The province broke away from Tbilisi after two years of bloody fighting that ended in 1993 as Abkhaz forces uprooted around 300,000 Georgians who then sought refuge in Georgia proper.

Since then, a shaky cease-fire was maintained with the help of Russian peacekeepers deployed to divide the warring factions and ensure security.

However, the situation has remained tense ever since, with Georgian rebels making frequent incursions into Abkhazia.

Last year, occasional skirmishes erupted into a full-scale armed conflict as Georgians invaded Abkhazia's Kodor Gorge, provoking a military response by Abkhaz forces.

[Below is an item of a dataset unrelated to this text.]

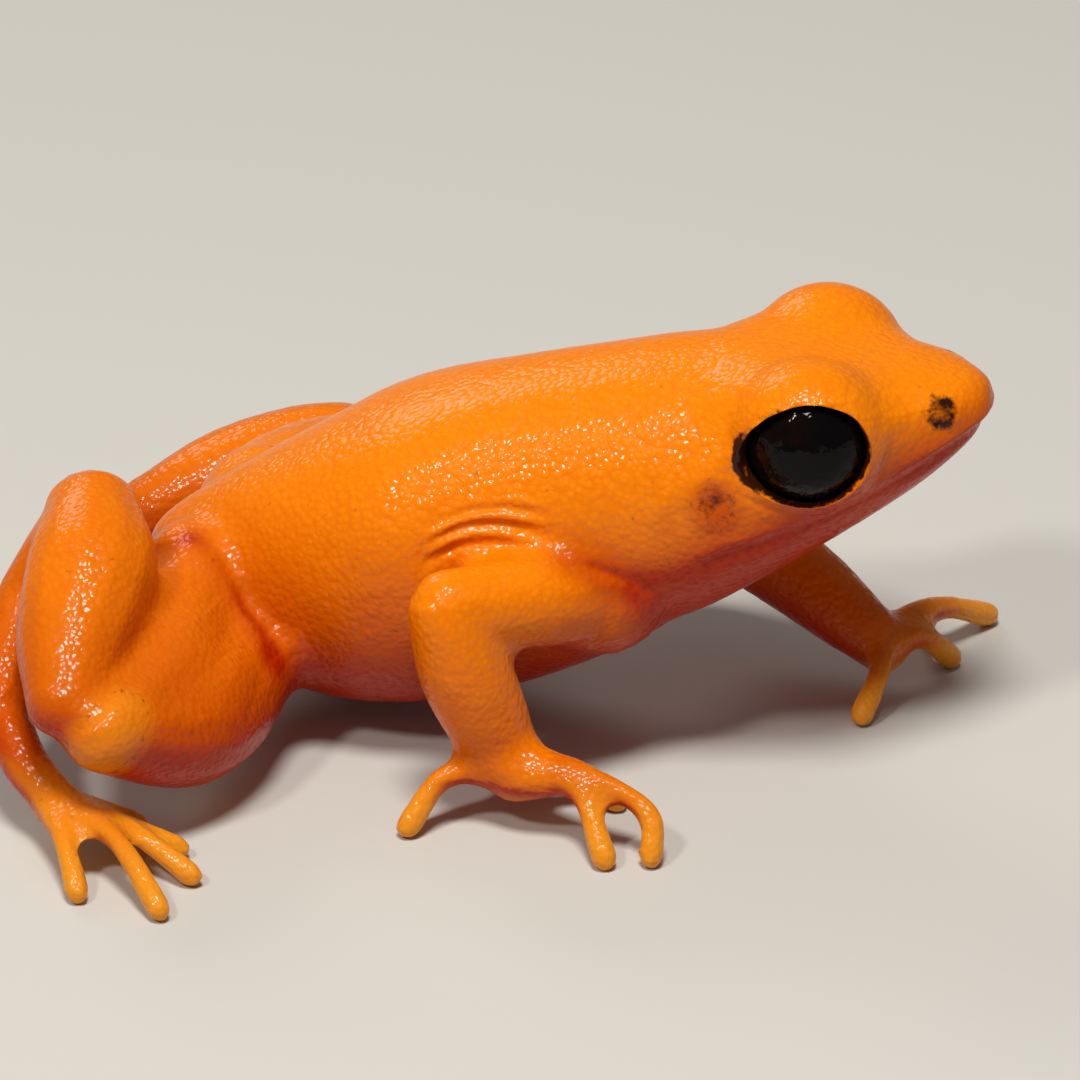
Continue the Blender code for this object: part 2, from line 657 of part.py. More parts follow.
def part_flesh(flesh, collection, material):
    """Names the bodies that the cuts have left."""
    bodies = loose_bodies(flesh.data)
    trees = []
    for body in bodies:
        shape = bmesh.new()
        shape.from_mesh(body)
        trees.append(BVHTree.FromBMesh(shape))
        shape.free()
    taken = {}
    for name, seed in node_seeds().items():
        found = [place for place, tree in enumerate(trees) if holds(tree, seed)]
        if not found or found[0] in taken:
            raise RuntimeError(f"{name} has no body of its own: {found}, {taken}")
        taken[found[0]] = name
    for place, name in taken.items():
        node = add_object(name, bodies[place], collection)
        node.data.name = name
        node.data.materials.clear()
        node.data.materials.append(material)
        thin_out(node, TRIANGLES[name.replace("_left", "").replace("_right", "")])
    bpy.data.objects.remove(flesh)


def stand_on_origin(nodes):
    """Brings the middle of the frog's footprint to the origin."""
    corners = [Vector(corner) for node in nodes for corner in node.bound_box]
    low = [min(corner[axis] for corner in corners) for axis in range(3)]
    high = [max(corner[axis] for corner in corners) for axis in range(3)]
    shift = Matrix.Translation((-(low[0] + high[0]) / 2, -(low[1] + high[1]) / 2, -low[2]))
    for node in nodes:
        node.data.transform(shift)


clear_scene()
frog = make_collection("golden_mantella")
helpers = make_collection("helpers")
cutters = make_collection("cutters", hidden=True)
flesh = fuse_flesh(helpers)
shape_face(flesh)
cut(flesh, eye_openings(), cutters)
cut(flesh, [floor_cut()], cutters)
cut(flesh, joint_cuts(), cutters)
part_flesh(flesh, frog, make_material("skin", SKIN_COLOUR, 0.3))
eye_material = make_material("eye", EYE_COLOUR, 0.05)
for side, name in ((-1, "eye_right"), (1, "eye_left")):
    eye = add_object(name, ball_mesh(eye_place(side), (EYE_RADIUS,) * 3, 24, 14), frog)
    eye.data.materials.append(eye_material)
bpy.context.view_layer.update()
stand_on_origin(frog.objects)
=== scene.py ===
import math

import bpy
import numpy as np
from mathutils import Matrix, Vector, noise


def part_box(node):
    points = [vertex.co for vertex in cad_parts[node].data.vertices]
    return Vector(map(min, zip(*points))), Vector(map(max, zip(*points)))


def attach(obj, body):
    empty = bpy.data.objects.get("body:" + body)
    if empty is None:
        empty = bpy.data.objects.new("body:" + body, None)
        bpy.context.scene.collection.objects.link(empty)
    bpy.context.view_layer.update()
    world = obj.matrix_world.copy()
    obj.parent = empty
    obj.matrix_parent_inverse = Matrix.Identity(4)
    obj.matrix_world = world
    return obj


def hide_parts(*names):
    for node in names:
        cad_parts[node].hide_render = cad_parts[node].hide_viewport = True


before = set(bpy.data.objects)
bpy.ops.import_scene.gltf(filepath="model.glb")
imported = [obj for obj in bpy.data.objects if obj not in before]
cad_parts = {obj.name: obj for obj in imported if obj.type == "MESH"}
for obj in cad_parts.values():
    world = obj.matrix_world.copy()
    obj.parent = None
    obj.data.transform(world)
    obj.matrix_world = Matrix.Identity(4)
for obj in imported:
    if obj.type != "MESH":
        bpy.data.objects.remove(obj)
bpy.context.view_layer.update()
mm = 0.001
bothSides = (-1, 1)  # right, then left


def pick(*pieces):
    # only these are selected, and the last one is active
    bpy.ops.object.select_all(action="DESELECT")
    for piece in pieces:
        piece.select_set(True)
    bpy.context.view_layer.objects.active = pieces[-1]


def addModifier(piece, kind, **settings):
    pick(piece)
    modifier = piece.modifiers.new(kind.lower(), kind)
    for name, value in settings.items():
        setattr(modifier, name, value)
    bpy.ops.object.modifier_apply(modifier=modifier.name)


# Places on the frog are in its own millimetres: x forward, y to its left from the middle line, z up.
eyeSize = {
    "radius": 1.765,  # the eyeball fills its socket and rests against the lids
    "middle": (7.8, 2.35, 10.12),
    "lean": -14,  # degrees, the opening drops towards the cheek
    "outwards": 8,
    "slit": (1.78, 1.52),  # half the opening's length and height
    "almond": 0.2,  # the opening is narrower towards its rear corner
    "slitShift": (0.05, 1.9, -0.02),
    "slitFrom": 2.4,  # the opening is all this far from the middle line
}
lowLeft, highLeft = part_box("eye_left")
lowRight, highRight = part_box("eye_right")
eyeLeftMiddle = (lowLeft + highLeft) / 2
eyeRightMiddle = (lowRight + highRight) / 2
eyesMiddle = (eyeLeftMiddle + eyeRightMiddle) / 2
frogOrigin = eyesMiddle - Vector((eyeSize["middle"][0], 0, eyeSize["middle"][2])) * mm

print("skin: closing the joints of the flesh")
skinSize = {
    "weld": 0.001,
    "overlap": 0.19,  # the flesh swells by this to close its joints, then shrinks back
    "voxel": 0.1,
    "seamSoftening": 4,
    "softening": 14,
    "hipSoftening": 110,
    "faces": 192000,
}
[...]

Recent news reports heralding the arrival of U.S. military advisers in Georgia alerted authorities in the Abkhaz capital, Sukhumi, who said the move would threaten the breakaway province's security.

While Tbilisi maintains that U.S. experts will train Georgian troops to fight terrorists in the troubled Pankisi Gorge, located near the Georgian-Russian border, Sukhumi fears that the training may be aimed at helping Georgians stage an assault on Abkhazia and recapture the province.

Tbilisi denies the allegations, maintaining that its troops will be trained with the sole purpose of stamping out terrorists from the Pankisi Gorge, which Russia maintains is a safe haven for Chechen rebels.